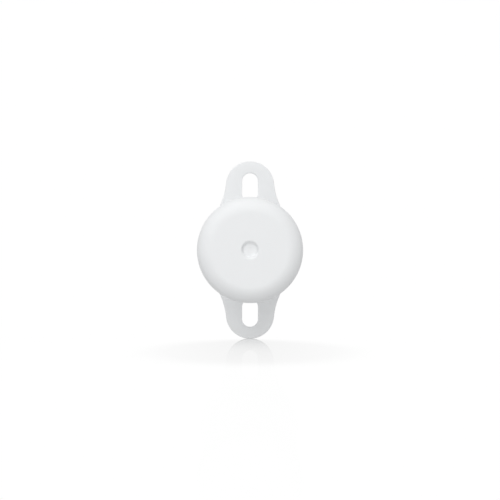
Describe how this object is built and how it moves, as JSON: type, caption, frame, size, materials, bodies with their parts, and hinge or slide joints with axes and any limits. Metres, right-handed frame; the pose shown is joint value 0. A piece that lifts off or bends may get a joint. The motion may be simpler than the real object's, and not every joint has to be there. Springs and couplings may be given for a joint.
{
  "type": "recessed door and window sensor",
  "caption": "White barrel sensor for a drilled hole: closed rounded end, thin flange with slotted screw ears, and a pull-out module with cap, button, board and cell.",
  "frame": {"origin": "on the barrel's axis at the flange's seating face", "axes": "-Y along the barrel towards its closed end, +Y out of the capped mouth, +Z and -Z along the screw ears"},
  "size_m": [0.0238, 0.0522, 0.043],
  "materials": {
    "sleeve_plastic": "fine satin",
    "cap_plastic": "fine satin",
    "button_plastic": "satin",
    "clear_plastic": "clear",
    "seal_rubber": "matt",
    "carrier_plastic": "satin",
    "black_plastic": "matt",
    "tinned_steel": "tinned",
    "zinc_steel": "zinc plated",
    "board_laminate": "satin solder mask",
    "chip_black": "matt",
    "ceramic_white": "glazed",
    "led_lens": "clear",
    "capacitor_tan": "satin",
    "reed_glass": "clear",
    "contact_nickel": "nickel plated",
    "can_steel": "nickel plated",
    "cell_filling": "matt",
    "insulator_grey": "matt",
    "wrap_film": "shrunk film"
  },
  "bodies": {
    "sleeve": {"sleeve_housing": "sleeve_plastic"},
    "module": {"end_cap": "cap_plastic", "cap_seal": "seal_rubber", "light_pipe": "clear_plastic", "switch_base": "black_plastic", "switch_frame": "tinned_steel", "carrier_frame": "carrier_plastic", "carrier_screws": "zinc_steel", "circuit_board": "board_laminate", "radio_chip": "chip_black", "shield_can": "tinned_steel", "crystal": "tinned_steel", "chip_antenna": "ceramic_white", "status_led": "led_lens", "voltage_regulator": "chip_black", "capacitors": "capacitor_tan", "resistors": "chip_black", "reed_glass": "reed_glass", "reed_leads": "tinned_steel", "positive_contact": "contact_nickel", "negative_contact": "contact_nickel", "battery_can": "can_steel", "battery_core": "cell_filling", "battery_insulator": "insulator_grey", "battery_cap": "can_steel", "battery_wrap": "wrap_film"},
    "button": {"action_button": "button_plastic", "switch_plunger": "black_plastic"}
  },
  "joints": [
    {"name": "module_pull", "type": "slide", "parent": "sleeve", "child": "module", "axis": [0, 1, 0], "range_m": [0, 0.048]},
    {"name": "button_press", "type": "slide", "parent": "module", "child": "button", "axis": [0, -1, 0], "range_m": [0, 0.0003], "stiffness_N_per_m": 2000}
  ]
}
──────────
THE REQUEST:
Return each line of the data exactly as written above.

RESULT OF THIS EXERCISE:
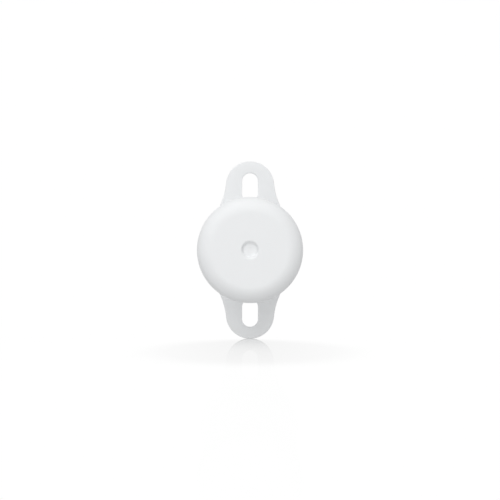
Describe how this object is built and how it moves, as JSON: type, caption, frame, size, materials, bodies with their parts, and hinge or slide joints with axes and any limits. Metres, right-handed frame; the pose shown is joint value 0. A piece that lifts off or bends may get a joint. The motion may be simpler than the real object's, and not every joint has to be there. Springs and couplings may be given for a joint.
{
  "type": "recessed door and window sensor",
  "caption": "White barrel sensor for a drilled hole: closed rounded end, thin flange with slotted screw ears, and a pull-out module with cap, button, board and cell.",
  "frame": {"origin": "on the barrel's axis at the flange's seating face", "axes": "-Y along the barrel towards its closed end, +Y out of the capped mouth, +Z and -Z along the screw ears"},
  "size_m": [0.0238, 0.0522, 0.043],
  "materials": {
    "sleeve_plastic": "fine satin",
    "cap_plastic": "fine satin",
    "button_plastic": "satin",
    "clear_plastic": "clear",
    "seal_rubber": "matt",
    "carrier_plastic": "satin",
    "black_plastic": "matt",
    "tinned_steel": "tinned",
    "zinc_steel": "zinc plated",
    "board_laminate": "satin solder mask",
    "chip_black": "matt",
    "ceramic_white": "glazed",
    "led_lens": "clear",
    "capacitor_tan": "satin",
    "reed_glass": "clear",
    "contact_nickel": "nickel plated",
    "can_steel": "nickel plated",
    "cell_filling": "matt",
    "insulator_grey": "matt",
    "wrap_film": "shrunk film"
  },
  "bodies": {
    "sleeve": {"sleeve_housing": "sleeve_plastic"},
    "module": {"end_cap": "cap_plastic", "cap_seal": "seal_rubber", "light_pipe": "clear_plastic", "switch_base": "black_plastic", "switch_frame": "tinned_steel", "carrier_frame": "carrier_plastic", "carrier_screws": "zinc_steel", "circuit_board": "board_laminate", "radio_chip": "chip_black", "shield_can": "tinned_steel", "crystal": "tinned_steel", "chip_antenna": "ceramic_white", "status_led": "led_lens", "voltage_regulator": "chip_black", "capacitors": "capacitor_tan", "resistors": "chip_black", "reed_glass": "reed_glass", "reed_leads": "tinned_steel", "positive_contact": "contact_nickel", "negative_contact": "contact_nickel", "battery_can": "can_steel", "battery_core": "cell_filling", "battery_insulator": "insulator_grey", "battery_cap": "can_steel", "battery_wrap": "wrap_film"},
    "button": {"action_button": "button_plastic", "switch_plunger": "black_plastic"}
  },
  "joints": [
    {"name": "module_pull", "type": "slide", "parent": "sleeve", "child": "module", "axis": [0, 1, 0], "range_m": [0, 0.048]},
    {"name": "button_press", "type": "slide", "parent": "module", "child": "button", "axis": [0, -1, 0], "range_m": [0, 0.0003], "stiffness_N_per_m": 2000}
  ]
}